Isis was the daughter of Geb, the earth god, and Nut, the sky goddess. She had three divine siblings: Osiris (who became both her brother and husband, as was common among Egyptian deities), Set, and Nephthys. Together, these five figures formed part of the Ennead of Heliopolis, a group of nine gods central to Egyptian creation mythology developed by the priests who followed the sun god Ra.

Isis started out as a relatively minor goddess with no temples of her own. But as Egypt’s dynastic age progressed over thousands of years, her importance grew steadily until she became one of the most significant deities in the entire Egyptian pantheon, absorbing the roles and attributes of other goddesses along the way.

The Myth That Made Her Famous

The story that cemented Isis’s place at the center of Egyptian religion is the myth of Osiris. When Set murdered Osiris out of jealousy and scattered the pieces of his body across Egypt, Isis refused to accept his death. Together with her sister Nephthys, she roamed the country collecting every piece of her husband’s body and reassembling them. Once she had made him whole again, she breathed the breath of life into his body and resurrected him.

The resurrection was temporary but purposeful. Isis and Osiris conceived a son, Horus, before Osiris descended permanently into the underworld, where he became lord of the dead. Isis then faced the dangerous task of raising Horus in hiding, protecting him from Set, who wanted to eliminate any rival to his power. When Horus grew to adulthood and brought his claim for the throne before a court of the gods, Set cheated repeatedly in their contests. Isis intervened on her son’s behalf, setting a trap for Set that helped secure Horus’s rightful place as king of Egypt.

This myth gave Isis a unique combination of roles: the devoted wife who conquers death, the fierce mother who protects her child against overwhelming odds, and the clever strategist who outmaneuvers even the gods.

The Greatest Magician Among the Gods

Isis was considered the most magically powerful of all Egyptian deities, and a separate myth explains how she earned that title. According to the story, Isis wanted to share power over the earth with Ra, the supreme sun god. She knew that learning his secret name would give her access to his divine authority.

To accomplish this, she collected some of Ra’s drool (which, as the sun, naturally dripped from the sky) and mixed it with earth. She shaped the clay into a serpent and, using her magic, brought it to life. She then placed the snake along the path Ra traveled each day. When the serpent bit Ra, the agonizing poison left even the king of the gods helpless. Isis offered to cure him, but only if he revealed his secret name. Ra resisted, but the pain eventually forced him to let his true name pass from his body into hers. With that knowledge, Isis spoke words of power that drew the poison out and healed him.

This story did more than explain Isis’s magical authority.

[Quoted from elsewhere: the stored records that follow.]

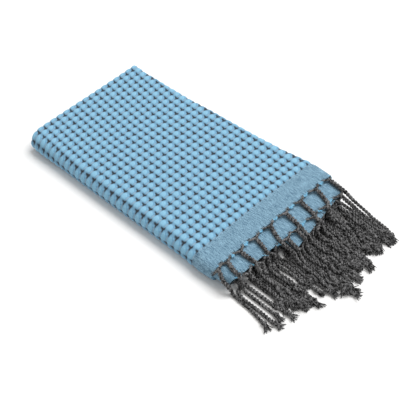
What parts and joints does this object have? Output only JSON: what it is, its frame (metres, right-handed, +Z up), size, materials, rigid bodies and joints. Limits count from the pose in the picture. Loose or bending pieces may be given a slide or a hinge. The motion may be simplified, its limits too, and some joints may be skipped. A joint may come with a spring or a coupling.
{
  "type": "folded fouta towel",
  "caption": "Honeycomb cotton bath and beach towel, folded into a flat stack with a plain border and a long twisted fringe at one end. It lies on a shelf, bench or table.",
  "frame": {"origin": "the middle of the whole towel's underside, fringe included", "axes": "+X along the folded towel towards the fringe, +Z up, and -Y towards the long side where the cloth wraps round in one round fold"},
  "size_m": [0.5356, 0.2506, 0.0312],
  "materials": {
    "cloth": "matte cotton, sky blue honeycomb with charcoal threads and a plain greyer blue border",
    "fringe": "matte cotton, charcoal two-ply twisted cords with frayed ends"
  },
  "bodies": {
    "root": {"towel_cloth": "cloth", "fringe_first_hem": "fringe", "fringe_second_hem": "fringe"}
  },
  "joints": []
}
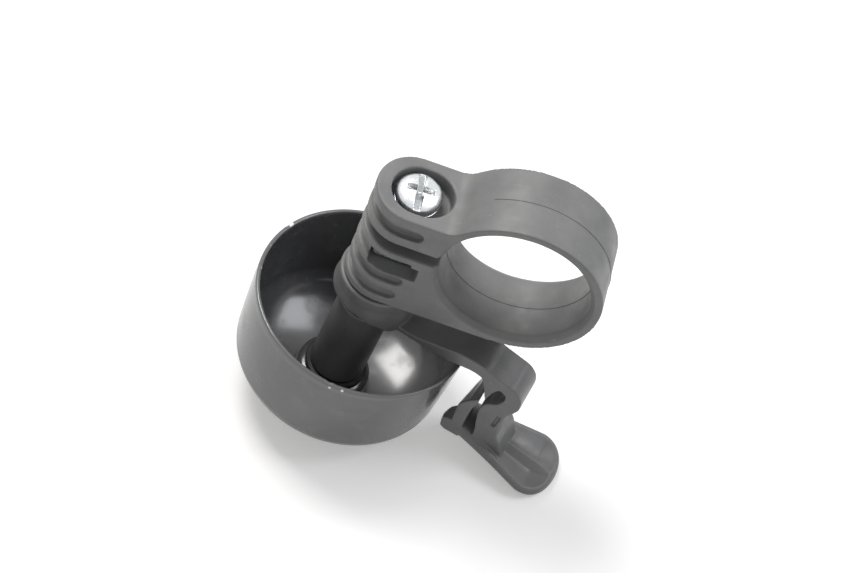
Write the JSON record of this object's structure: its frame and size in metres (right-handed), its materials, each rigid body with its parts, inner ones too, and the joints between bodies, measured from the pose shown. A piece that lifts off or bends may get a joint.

The healing spell she used in the myth was believed to work for ordinary people too. Egyptians suffering from snakebites could recite the same words of power, invoking Isis’s precedent to cure themselves.

How She Was Depicted in Art

Isis was usually shown as a human woman wearing a throne-shaped hieroglyph on her head, a direct visual reference to her name’s meaning. This throne headdress was her earliest and most distinctive symbol.

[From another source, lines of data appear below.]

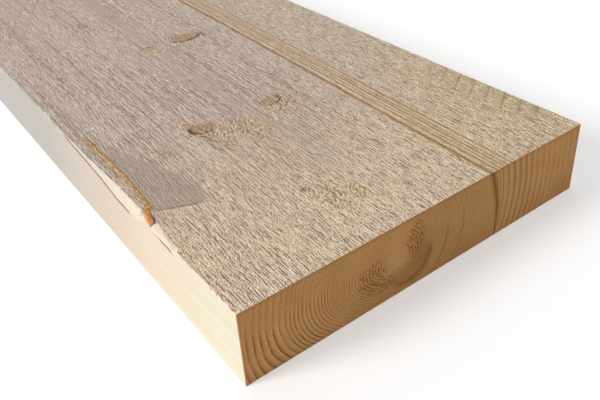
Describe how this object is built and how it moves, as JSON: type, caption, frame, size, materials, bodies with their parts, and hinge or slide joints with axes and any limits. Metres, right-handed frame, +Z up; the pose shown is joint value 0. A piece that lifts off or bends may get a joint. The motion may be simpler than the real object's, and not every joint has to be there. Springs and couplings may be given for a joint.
{
  "type": "sawn softwood plank",
  "caption": "Rough-sawn softwood plank lying flat: wide straight board with square-cut ends, knots, woolly saw texture and a torn, chipped arris near one end.",
  "frame": {"origin": "centre of the underside, which lies on the floor", "axes": "+X along the length towards the end with the torn arris, +Y across the width towards the sound edge, +Z up through the thickness"},
  "size_m": [1.8, 0.25, 0.048],
  "materials": {
    "sawn_softwood": "rough sawn, unplaned, dry, matt"
  },
  "bodies": {
    "root": {"plank": "sawn_softwood"}
  },
  "joints": []
}
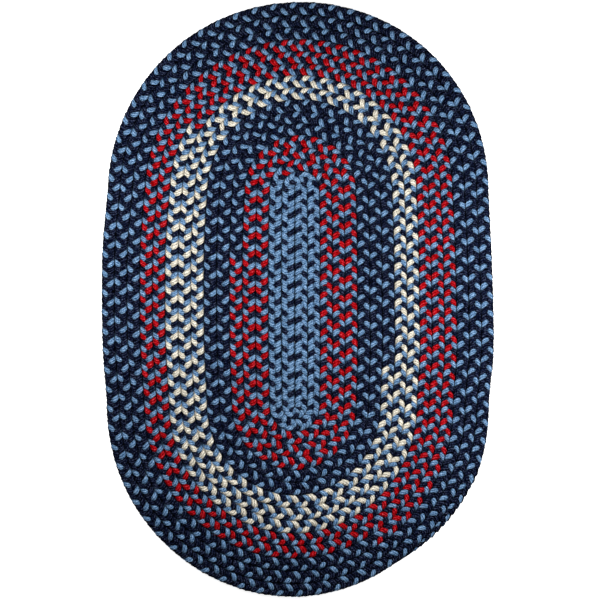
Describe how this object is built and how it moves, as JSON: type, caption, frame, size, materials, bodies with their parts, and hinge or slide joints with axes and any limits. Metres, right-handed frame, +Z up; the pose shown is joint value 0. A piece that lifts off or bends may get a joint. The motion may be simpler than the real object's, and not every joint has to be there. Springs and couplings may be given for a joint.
{
  "type": "braided rug",
  "caption": "Flat oval floor rug made of one three-strand plait laced to itself in a spiral, with bands of navy, light blue, red and cream.",
  "frame": {"origin": "middle of the rug's flat underside, on the floor", "axes": "+Z up out of the floor; +Y along the rug's length, towards the end where the plait's turns step outwards; +X across, towards the side with the plait's tail"},
  "size_m": [0.6022, 0.9135, 0.0095],
  "materials": {
    "braided_yarn": "matt plaited yarn sleeve in navy, light blue, red and cream"
  },
  "bodies": {
    "root": {"braided_rug": "braided_yarn"}
  },
  "joints": []
}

Over time, her appearance changed. As Isis absorbed qualities from Hathor, a prominent solar goddess, she began to be depicted wearing Hathor’s signature headdress: a pair of cow horns with a sun disk between them. Egyptian mythology even provided a narrative explanation for this merger. In one version of the Horus myth, Horus becomes so angry at his mother that he decapitates her. The god Thoth restores Isis by giving her the head of Hathor, and from that point forward, she appears with Hathor’s crown. This wasn’t just an artistic choice. It signaled that Isis had taken on Hathor’s powers and domains as well.

Two other visual symbols are closely associated with Isis. The tyet, sometimes called the “knot of Isis,” is a looped symbol resembling the ankh. It appeared at least as early as the New Kingdom, was often carved from red jasper (likened to Isis’s blood), and served as a funerary amulet believed to confer her protection on the wearer. Isis was also frequently depicted with the wings of a kite, a bird of prey. This form may have originated from a resemblance between the kite’s high-pitched calls and the cries of mourning women, or from a metaphor connecting the bird’s searching flight to Isis’s tireless search for Osiris’s body.

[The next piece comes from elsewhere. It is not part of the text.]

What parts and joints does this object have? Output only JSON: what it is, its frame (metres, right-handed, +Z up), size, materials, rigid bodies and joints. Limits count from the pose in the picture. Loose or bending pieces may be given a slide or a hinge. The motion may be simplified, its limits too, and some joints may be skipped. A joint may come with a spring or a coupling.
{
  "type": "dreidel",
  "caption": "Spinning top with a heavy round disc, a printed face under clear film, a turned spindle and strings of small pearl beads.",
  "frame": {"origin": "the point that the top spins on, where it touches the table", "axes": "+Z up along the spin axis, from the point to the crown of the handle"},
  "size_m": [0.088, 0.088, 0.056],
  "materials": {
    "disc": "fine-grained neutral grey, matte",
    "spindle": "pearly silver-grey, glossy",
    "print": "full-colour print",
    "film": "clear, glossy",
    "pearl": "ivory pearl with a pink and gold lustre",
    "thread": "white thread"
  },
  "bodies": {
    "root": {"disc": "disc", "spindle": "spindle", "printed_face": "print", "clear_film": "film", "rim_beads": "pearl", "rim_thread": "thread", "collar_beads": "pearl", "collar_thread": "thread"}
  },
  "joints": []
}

What She Meant to Ordinary Egyptians

Isis’s mythology made her the natural goddess to call upon during life’s most vulnerable moments. Her resurrection of Osiris made her a protector of the dead, and her fierce defense of the infant Horus made her the goddess of motherhood and childbirth. Women in labor, families protecting young children, and anyone facing illness or danger could appeal to Isis for help. The funerary tyet amulets placed on mummies reflected a belief that her protective power extended into the afterlife.

Her role as the devoted wife of Osiris also made her a symbol of marital loyalty and the ideal of partnership. Unlike many Egyptian deities who represented cosmic or natural forces that felt distant from daily life, Isis embodied experiences that ordinary people understood: grief, determination, parenthood, and love.

Spread Across the Mediterranean

Isis’s influence didn’t stop at Egypt’s borders. As the Hellenistic and Roman empires brought their people into direct contact with Egyptian culture, the worship of Isis spread throughout the ancient Mediterranean and became one of the most popular mystery religions in the classical world. Temples to Isis appeared across Greece, Rome, and as far as Britain.

As her cult traveled, it adapted. Greek and Roman worshippers reshaped Isis to fit their own religious frameworks, blending her with local goddesses and emphasizing different aspects of her character. But the core appeal remained: she was a goddess who understood suffering, who had personally experienced loss and fought to overcome it, and who offered protection to those who called on her.

The Last Pagan Temple in Egypt

The longevity of Isis worship is remarkable. Her cult outlasted the pharaohs, the Ptolemaic dynasty, and even the Roman adoption of Christianity. The Temple of Isis at Philae, on an island in the Nile near modern Aswan, was one of the last functioning pagan temples in the entire Roman Empire. Emperor Justinian ordered its closure around 535 to 537 CE, more than three thousand years after Isis first appeared in Egyptian religious texts. By that point, the temple’s remaining worshippers were largely the Blemmyes, a neighboring people who represented the last bastion of traditional Egyptian religion. Scholars have noted that the transition at Philae wasn’t a dramatic confrontation between paganism and Christianity. Rather, the worship of Isis flowed gradually into Christian practice without significant conflict.

Echoes in Later Religion

One of the most discussed aspects of Isis’s legacy is the visual resemblance between depictions of Isis nursing the infant Horus and Christian images of the Virgin Mary holding the baby Jesus. Isis was commonly shown seated with the child Horus on her lap, an image that could translate easily into the Madonna and Child iconography that became central to Christian art. Given that early Christianity took root in Egypt (the Coptic Church is one of the oldest Christian communities in the world), and that Isis worship was still active as Christianity spread, the visual and thematic parallels are difficult to dismiss as coincidence. Both figures represent a divine mother who protects a sacred child destined for kingship, and both became objects of intense personal devotion in ways that transcended formal theology.